/---
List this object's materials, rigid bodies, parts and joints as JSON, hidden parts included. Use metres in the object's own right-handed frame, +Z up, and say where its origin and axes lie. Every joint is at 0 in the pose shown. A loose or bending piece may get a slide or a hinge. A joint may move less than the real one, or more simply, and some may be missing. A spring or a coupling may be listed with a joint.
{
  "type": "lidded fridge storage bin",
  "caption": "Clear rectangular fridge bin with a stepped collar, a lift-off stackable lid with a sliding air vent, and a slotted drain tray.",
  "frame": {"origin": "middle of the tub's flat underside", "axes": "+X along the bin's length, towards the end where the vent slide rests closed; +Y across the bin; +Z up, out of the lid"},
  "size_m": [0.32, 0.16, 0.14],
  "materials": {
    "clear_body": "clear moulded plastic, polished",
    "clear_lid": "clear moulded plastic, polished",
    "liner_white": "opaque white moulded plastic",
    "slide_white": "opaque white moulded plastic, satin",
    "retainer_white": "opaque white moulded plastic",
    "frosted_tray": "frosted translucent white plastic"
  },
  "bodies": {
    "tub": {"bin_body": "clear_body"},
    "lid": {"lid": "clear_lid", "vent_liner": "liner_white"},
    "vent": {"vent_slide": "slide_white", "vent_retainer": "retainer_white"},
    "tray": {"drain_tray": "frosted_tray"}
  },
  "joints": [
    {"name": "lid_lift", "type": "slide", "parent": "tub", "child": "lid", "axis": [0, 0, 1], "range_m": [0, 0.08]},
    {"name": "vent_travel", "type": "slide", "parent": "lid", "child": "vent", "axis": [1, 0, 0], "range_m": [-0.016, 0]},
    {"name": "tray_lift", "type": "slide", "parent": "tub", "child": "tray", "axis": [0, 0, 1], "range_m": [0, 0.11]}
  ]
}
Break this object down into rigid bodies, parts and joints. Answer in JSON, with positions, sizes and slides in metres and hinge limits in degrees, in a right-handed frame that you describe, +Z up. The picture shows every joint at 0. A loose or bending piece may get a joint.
\---
▸ **Set task**:
Reproduce all of the entries word for word.

▸ **Problem solution**:
List this object's materials, rigid bodies, parts and joints as JSON, hidden parts included. Use metres in the object's own right-handed frame, +Z up, and say where its origin and axes lie. Every joint is at 0 in the pose shown. A loose or bending piece may get a slide or a hinge. A joint may move less than the real one, or more simply, and some may be missing. A spring or a coupling may be listed with a joint.
{
  "type": "lidded fridge storage bin",
  "caption": "Clear rectangular fridge bin with a stepped collar, a lift-off stackable lid with a sliding air vent, and a slotted drain tray.",
  "frame": {"origin": "middle of the tub's flat underside", "axes": "+X along the bin's length, towards the end where the vent slide rests closed; +Y across the bin; +Z up, out of the lid"},
  "size_m": [0.32, 0.16, 0.14],
  "materials": {
    "clear_body": "clear moulded plastic, polished",
    "clear_lid": "clear moulded plastic, polished",
    "liner_white": "opaque white moulded plastic",
    "slide_white": "opaque white moulded plastic, satin",
    "retainer_white": "opaque white moulded plastic",
    "frosted_tray": "frosted translucent white plastic"
  },
  "bodies": {
    "tub": {"bin_body": "clear_body"},
    "lid": {"lid": "clear_lid", "vent_liner": "liner_white"},
    "vent": {"vent_slide": "slide_white", "vent_retainer": "retainer_white"},
    "tray": {"drain_tray": "frosted_tray"}
  },
  "joints": [
    {"name": "lid_lift", "type": "slide", "parent": "tub", "child": "lid", "axis": [0, 0, 1], "range_m": [0, 0.08]},
    {"name": "vent_travel", "type": "slide", "parent": "lid", "child": "vent", "axis": [1, 0, 0], "range_m": [-0.016, 0]},
    {"name": "tray_lift", "type": "slide", "parent": "tub", "child": "tray", "axis": [0, 0, 1], "range_m": [0, 0.11]}
  ]
}
Break this object down into rigid bodies, parts and joints. Answer in JSON, with positions, sizes and slides in metres and hinge limits in degrees, in a right-handed frame that you describe, +Z up. The picture shows every joint at 0. A loose or bending piece may get a joint.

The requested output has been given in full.